Ulster need silverware to take step to next level, insists Bowe
Such has been the dominance of Munster and, subsequently, Leinster in Europe since the turn of the century, Ulster's pretensions to become the pre-eminent province have always remained a nebulous concept.
Tomorrow evening's result in Belfast could declare Ulster's intentions as something more than an intangible ambition, should they ensure that Leinster, for the first time in a decade, have nothing to play for in the month of May.
In the near decade since Ulster last climbed the winners' rostrum, when David Humphreys kicked them to Celtic League glory in the pre-play-off era (2006), the northerners have managed an admirable consistency.
Unfortunately for them, it has been a consistency that has resulted in a now routinely familiar inability to close out the deal.
Viewed in the context of purely league form, they have all but matched Leinster stride for stride, winning just four games fewer than their rivals over the last five years and 85 games (57 as opposed to 61).
Two of those extra Leinster wins have occurred in the past two seasons in the semi-final and final respectively; Leinster, in contrast, have reached all five league finals, winning three of them.
Add to that their thumping 2012 Heineken Cup final win and it is easy to see why Ulster would be more than satisfied to maintain their own league title push, with the added bonus of removing their perennial bete noire from the picture entirely.
"They've obviously had a good record over the last couple of years of putting an end to our hopes of silverware," winger Tommy Bowe says with weary recognition. "We always have a good history with them. Unfortunately, over the last couple of years, we've definitely been on the wrong side of it.
"This is an enormous match for us. We want to be playing for a home semi-final. To do that, we pretty much have to win the remainder of our games and beating Leinster would be a great start to that run.
"For us to win that will make it difficult for them to get into the knock-out stages. So, yeah, it is a double-edged sword."
Until they do their talking on the pitch, the talking off it remains merely hot air; three times in a 20-minute chat, Bowe refers to the desperate need for Ulster to be taken seriously.

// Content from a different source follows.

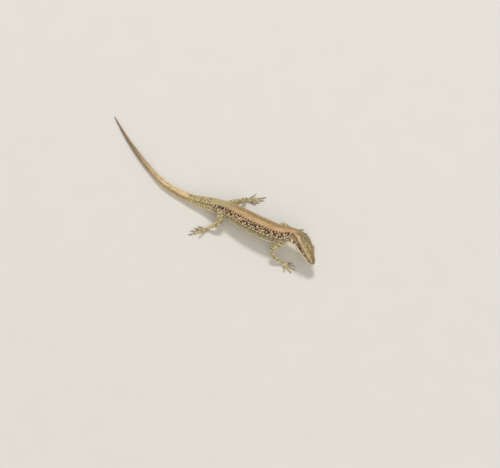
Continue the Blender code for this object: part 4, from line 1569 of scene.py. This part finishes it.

The only way they can affirm this want is by winning silverware; it is a circle they haven't looked like squaring in recent times, regardless of what may be perceived as a slew of near misses.
Should Ulster lose tomorrow, a fiendishly difficult run-in and the likelihood that Munster will take five against Treviso, could see their Kingspan final hopes hinge on an away semi-final in Thomond Park or Swansea.
Then, Bowe and Ulster's grand ambitions, displayed this month with the audacious capture of All Black Charles Piutau, which has had the English clubs fulminating, would be sorely tested.
"I've seen bits of him from Super Rugby," says Bowe of Piutau who will pocket a salary of €700,000 when he pitches up in Belfast in July of next year. "He's a class player. I've spoken to Jared Payne and Joe Schmidt about him and they speak highly of him.
"He's 24, in his prime and he will be a serious signing for us going forward. It's another bloody winger, I'd be hoping he'd be a full-back!
"But it's a huge, huge message for what Ulster Rugby are about. Making a big statement by signing Charles Piutau is a real sign that we mean business.
"We want to be pushing into that top tier of European rugby."
Bowe left Ulster in frustration at their inability to consistently deliver; while at Ospreys, he doubled his Celtic League medal haul and, while he doesn't fling them off the dressing-room wall a la Joe Kernan, he is anxious to consummate his repatriation with newly-minted silver.
"We have been knocking on the door for a long, long time," admits Bowe, who flourished away from Belfast, doubling his medal haul but also winning a Grand Slam with Ireland and becoming an influential Lion in 2009.
"For us to be taken seriously, we've got the facilities, we've got a super coaching team and another great coach coming in, but at the end of the day trophies and winning things is what a team is graded on.
"I want to win silverware with Ulster rugby and I think we are in a good position to do it this year."